Giving myself quite a long time to weigh things out, I made a final decision to move my kids to another school with a lower rate or to a public school near our place. Their current school’s expenses were so high that it would now really go beyond my financial capacity because of my existing insurmountable debts.
This decision was with a painful struggle and confusion. I asked myself so many times whether I made the right choice or not, or I was just losing faith again that God could provide all our needs. I prayed hard that God would show me His will as to where I would send them that year. If I made them stay, my debts would become an endless cycle of running in a rat race again. I would then end in fear and frustration. Or, I might end up breaking apart.
God knew how I wanted to provide them with the best education. He knew how I wanted to let them stay in the same school to protect, especially my son, from ridicule and unacceptance. He knew how I tried to shield him from bullying and the possible destruction of his self-esteem.
This new school became the channel of my son's massive changes and development. For those two years he was there, I saw his excitement every day. I saw how safe and friendly the environment was. I saw no discrimination, even among the parents and teachers, to less fortunate people like us. Most of all, Jesus was their theme and they spoke his name everywhere.
Somehow, I decided to give myself a chance to rest this year — a plan to cut all my high expenses off to stop those loan interests and penalties which burdened me for so long.. I asked God to allow me to clear off those mind-boggling debts through the new business I engaged in that year. Perhaps because I already became so desperate to live one day at a time.
Yet, this decision came with the fear that my son might go through the same ordeal of rejection and unacceptance again. Fear that he might experience those bullying incidents again. Fear of that cruelty which happened in his previous school where some of his classmates tied to a post and fed forcefully with stones and leaves.
One night, he told me that his friends from the neighborhood had their first day of class already. So I told him that on the morning of the following day, I would also enroll him and his sister at the same school where most of his friends were.
“Can we go to my school instead, mommy?“
“Why? Are we going to ask permission that you and your sister are going to another school this year?“
“No, mom. We are going to sell more perfumes there so that I can still go to my school."
As loud as my laughter was the echo that went down inside my heart, tearing it apart. I felt hurt that despite his young mind at eight years old, he already understood what it took for us to make a living.

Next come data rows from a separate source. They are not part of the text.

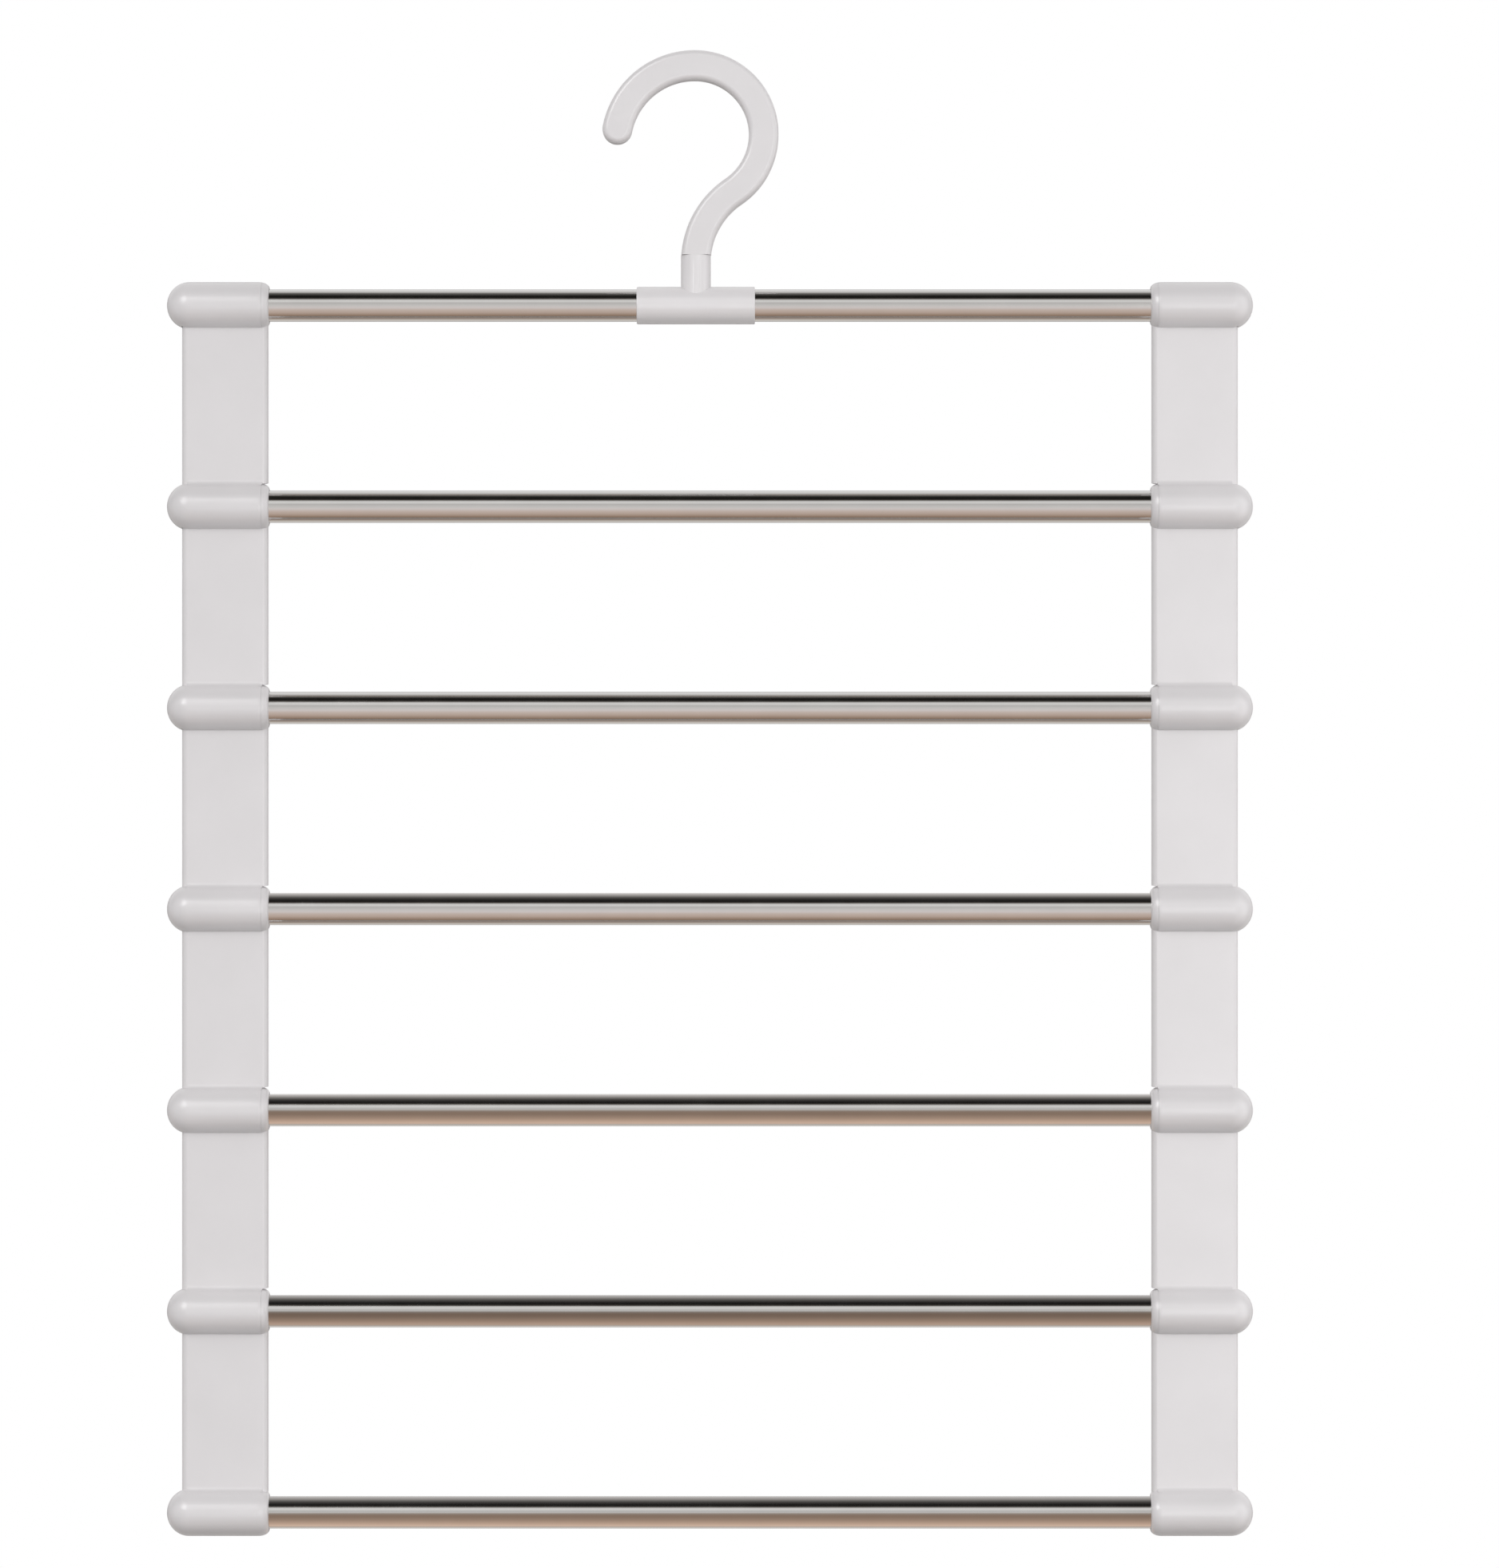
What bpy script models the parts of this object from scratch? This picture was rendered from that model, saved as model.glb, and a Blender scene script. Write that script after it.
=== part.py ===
"""Tiered trouser hanger: seven polished tubes in moulded side links, under a swivelling hook.

Lengths are in metres. +Z is up and +Y points to the rear. The origin is the rail seat: the inner crown of the
hook, on the upright axis that the hook swivels about.

Each bar is the hinge pin of the links that hang on it. A link has an eye round the bar above, a flat plate, and
a barrel that is pushed on the end of the bar below. The eye turns inside the barrel of the tier above, and its
plate leaves that barrel through a slot that lets the lower tiers fold up to the rear.
"""

import math

import bmesh
import bpy
from mathutils import Matrix

# Ladder

TIERS = 7
TIER_PITCH = 0.070
CLEAR_SPAN = 0.3072
LADDER_OFFSET = 0.0049

# Bars

BAR_DIAMETER = 0.0112
BAR_WALL = 0.0005

# Side links

PLATE_WIDTH = 0.030
PLATE_THICKNESS = 0.0045
PLATE_EDGE_RADIUS = 0.002
ROOT_FILLET = 0.002
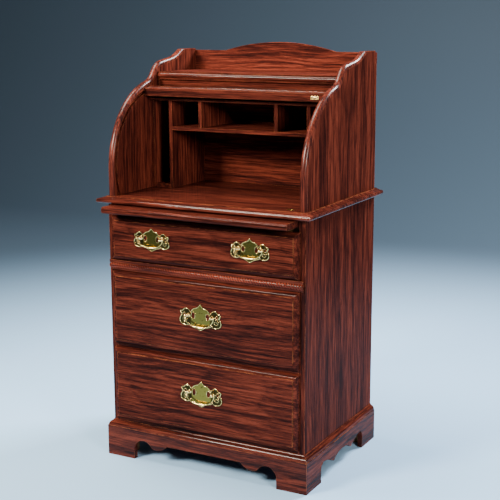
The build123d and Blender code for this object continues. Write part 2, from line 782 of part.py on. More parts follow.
slat_r = (tambour_r - slat_t / 2, tambour_r + slat_t / 2)
rail_r = (tambour_r - lift_rail_t / 2, tambour_r + lift_rail_t / 2)
slat_x = hutch_in + groove_d - groove_fit
inner_x = hutch_in - 1.0
half_slat = slat_pitch / 2 - slat_gap / 2 / slat_r[0] * 57.2958
last_turn = slat_first + slat_n * slat_pitch
with BuildPart() as tambour_slats:
    for i in range(slat_n):
        with BuildSketch(curtain_plane(rest_turn + slat_first + (i + 0.5) * slat_pitch)):
            with BuildLine():
                edge = slat_r[1] - slat_crown
                ThreePointArc(polar(slat_r[0], -half_slat), (slat_r[0], 0), polar(slat_r[0], half_slat))
                Line(polar(slat_r[0], half_slat), polar(edge, half_slat))
                ThreePointArc(polar(edge, half_slat), (slat_r[1], 0), polar(edge, -half_slat))
                Line(polar(edge, -half_slat), polar(slat_r[0], -half_slat))
            make_face()
        extrude(amount=slat_x, both=True)
keep(tambour_slats, "tambour_slats")

with BuildPart() as tambour_canvas:
    canvas_r = slat_r[0] - glue_gap
    with BuildSketch(curtain_plane(rest_turn)):
        with BuildLine():
            mid_turn = (slat_first + last_turn) / 2
            low, high = slat_first + 0.2, last_turn - 0.2
            ThreePointArc(polar(canvas_r, low), polar(canvas_r, mid_turn), polar(canvas_r, high))
            Line(polar(canvas_r, high), polar(canvas_r - canvas_t, high))
            ThreePointArc(polar(canvas_r - canvas_t, high), polar(canvas_r - canvas_t, mid_turn),
                          polar(canvas_r - canvas_t, low))
            Line(polar(canvas_r - canvas_t, low), polar(canvas_r, low))
        make_face()
    extrude(amount=inner_x, both=True)
keep(tambour_canvas, "tambour_canvas")

foot_y = rail_clear - arc_up
rail_top = slat_first - 0.1


def foot_point(radius):
    """Where a circle of the curtain meets the closed rail's flat underside."""
    return ((radius**2 - foot_y**2) ** 0.5, foot_y)


def rail_section(inner, outer):
    """The lift rail's section between two radii, in the closed curtain's frame."""
    with BuildSketch(curtain_plane(rest_turn)) as section:
        mid = -(-rail_top + 20) / 2
        with BuildLine():
            ThreePointArc(polar(inner, rail_top), polar(inner, mid), foot_point(inner))
            Line(foot_point(inner), foot_point(outer))
            ThreePointArc(foot_point(outer), polar(outer, mid), polar(outer, rail_top))
            Line(polar(outer, rail_top), polar(inner, rail_top))
        make_face()
    return section.sketch


catch_mid = foot_point(tambour_r)[0]


def catch_box(across, deep, high, mode=Mode.ADD):
    """A block on the rail's underside, in the closed curtain's frame."""
    with BuildSketch(curtain_plane(rest_turn).offset(-catch_x)) as flat:
        with Locations((catch_mid, foot_y + (high[0] + high[1]) / 2)):
            Rectangle(deep, high[1] - high[0])
    extrude(flat.sketch, amount=across / 2, both=True, mode=mode)


with BuildPart() as tambour_rail:
    extrude(rail_section(*rail_r), amount=inner_x, both=True)
    extrude(rail_section(*slat_r), amount=slat_x, both=True)
    with BuildSketch(curtain_plane(rest_turn)) as finger:
        with Locations(polar(rail_r[1] + 0.4 * finger_r, -16.6)):
            Circle(finger_r)
    extrude(finger.sketch, amount=inner_x, both=True, mode=Mode.SUBTRACT)
    catch_box(catch_w, catch_d, (0, catch_t), Mode.SUBTRACT)
keep(tambour_rail, "tambour_rail")

with BuildPart() as rail_catch:
    catch_box(catch_w, catch_d, (0, catch_t))
    catch_box(8, 3, (-1.0, 0))
keep(rail_catch, "rail_catch")

# =====================================================================
# Pigeonholes: upright boards, a shelf, a thin top and a two-part back
# =====================================================================
pig_back = arc_y + canvas_in - pigeon_rear
knee_z = arc_z + ((canvas_in - knee_clear) ** 2 - (pig_back + back_t - arc_y) ** 2) ** 0.5
pig_top = arc_z + canvas_in - pigeon_head
rear_high = pig_top + 1.31 * back_t - arc_z
pig_rear = arc_y + ((canvas_in - top_clear) ** 2 - rear_high**2) ** 0.5
pig_shelf = pig_top - cubby_h - pigeon_t
end_x = hutch_in - pigeon_t
tall_x = end_x - slot_w - pigeon_t
short_x = tall_x - cubby_w - pigeon_t


def upright(across, low):
    """An upright board across `across`, from z = low up to the thin top."""
    x0, x1 = sorted(across)
    with BuildSketch(Plane.YZ.offset(x0)) as outline:
        with BuildLine():
            Polyline((pigeon_y, low), (pig_back, low), (pig_back, knee_z), (pig_rear, pig_top),
                     (pigeon_y, pig_top), (pigeon_y, low))
        make_face()
    extrude(outline.sketch, amount=x1 - x0)


for name, x, low in (
    ("pigeon_ends", end_x, desk_z), ("pigeon_dividers", tall_x, desk_z),
    ("cubby_dividers", short_x, pig_shelf + pigeon_t),
):
    with BuildPart() as pair:
        for side in (-1, 1):
            upright((side * x, side * (x + pigeon_t)), low)
    keep(pair, name)

with BuildPart() as pigeon_shelf:
    board((-tall_x, tall_x), (pigeon_y, pig_back), (pig_shelf, pig_shelf + pigeon_t))
keep(pigeon_shelf, "pigeon_shelf")

with BuildPart() as pigeon_top:
    board((-hutch_in, hutch_in), (pigeon_y, pig_rear), (pig_top, pig_top + pigeon_top_t))
keep(pigeon_top, "pigeon_top")

with BuildPart() as slot_floors:
    for side in (-1, 1):
        across = sorted((side * (tall_x + pigeon_t), side * end_x))
        board(across, (pigeon_y, pig_back), (desk_z, desk_z + floor_t))
keep(slot_floors, "slot_floors")

with BuildPart() as pigeon_back_lower:
    board((-hutch_in, hutch_in), (pig_back, pig_back + back_t), (desk_z, knee_z))
keep(pigeon_back_lower, "pigeon_back_lower")

with BuildPart() as pigeon_back_upper:
    run, climb = pig_back - pig_rear, pig_top - knee_z
    length = hypot(run, climb)
    out = (climb / length * back_t, run / length * back_t)
    with BuildSketch(Plane.YZ):
        with BuildLine():
            lift_z = (pig_back + out[0] - pig_rear) * climb / run
            Polyline(
                (pig_back, knee_z), (pig_back + back_t, knee_z), (pig_back + out[0], knee_z + out[1]),
                (pig_rear, knee_z + out[1] + lift_z), (pig_rear, pig_top), (pig_back, knee_z),
            )
        make_face()
    extrude(amount=hutch_in, both=True)
keep(pigeon_back_upper, "pigeon_back_upper")
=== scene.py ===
from math import cos, radians, sin

import bmesh
import bpy
import numpy as np
from mathutils import Matrix, Vector


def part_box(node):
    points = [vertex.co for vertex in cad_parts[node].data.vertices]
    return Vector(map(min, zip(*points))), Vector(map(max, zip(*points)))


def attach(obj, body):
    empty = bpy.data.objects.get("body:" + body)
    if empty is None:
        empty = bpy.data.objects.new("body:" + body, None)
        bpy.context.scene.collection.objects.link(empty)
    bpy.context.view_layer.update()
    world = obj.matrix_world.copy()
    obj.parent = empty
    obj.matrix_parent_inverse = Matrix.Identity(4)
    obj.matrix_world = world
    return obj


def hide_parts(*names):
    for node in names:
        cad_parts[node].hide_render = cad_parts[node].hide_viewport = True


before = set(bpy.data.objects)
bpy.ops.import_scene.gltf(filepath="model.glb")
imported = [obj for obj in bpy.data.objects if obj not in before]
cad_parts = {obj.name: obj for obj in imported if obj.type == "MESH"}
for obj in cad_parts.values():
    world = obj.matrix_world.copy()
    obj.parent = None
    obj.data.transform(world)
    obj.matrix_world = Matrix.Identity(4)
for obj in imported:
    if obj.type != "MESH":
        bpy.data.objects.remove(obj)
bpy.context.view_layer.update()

# ---------------------------------------------------------------------
# Studio: a pale floor that runs up into a wall, painted with a pool of light that fades to blue-grey, four
# soft lamps, and a camera that looks down a little onto the desk from its right.
# ---------------------------------------------------------------------
camera_turn, camera_height, camera_roll = radians(28.187), radians(11.789), radians(-0.2135)
camera_aim = Vector((0.0223, 0.021, 0.6045))
camera_distance, camera_lens = 3.2251, 81.495
behind = Vector((sin(camera_turn) * cos(camera_height), -cos(camera_turn) * cos(camera_height),
                 sin(camera_height)))
level = Vector((0, 0, 1)).cross(behind).normalized()
upward = behind.cross(level)
right = level * cos(camera_roll) + upward * sin(camera_roll)
above = upward * cos(camera_roll) - level * sin(camera_roll)
camera = bpy.data.objects.new("camera", bpy.data.cameras.new("camera"))
camera.data.lens = camera_lens
camera.data.shift_x, camera.data.shift_y = 0.0008, -0.0076
camera.data.clip_end = 60
facing = Matrix((right, above, behind)).transposed().to_4x4()
camera.matrix_world = Matrix.Translation(camera_aim + behind * camera_distance) @ facing
bpy.context.scene.collection.objects.link(camera)
bpy.context.scene.camera = camera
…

On the following day, he woke up early and urged us to do our morning prayer. Being used to the difficulty of waking him up in the morning, I asked him why, and his answer brought me to tears.
"Because mom, we have a very special request to ask from God."
During my morning shift the following morning in the hospital where I worked, I got so bothered by that little incident with my child. My mind just wouldn't get off from that simple prayer he made. I became guilty then of being too weak, of lacking the faith that God will take care of our needs.
It so happened that our hospital chaplain passed by. I called him up and asked him to pray for me. While He sent my worries to God in prayer, I did not notice that my tears were rolling down one after another. My heart was crying silently, in quiet yearning for His will.
After that short communion with God, I felt something heavy and sharp was drawn out from the core of my being. I then felt a sense of peace deep inside.
A week after that, God answered our prayer in a most surprising way. Nothing indeed is difficult for the Lord. Both of them stayed in the same school even until today, two years after that incident. And I am so awed at how He regarded the faith of a little child.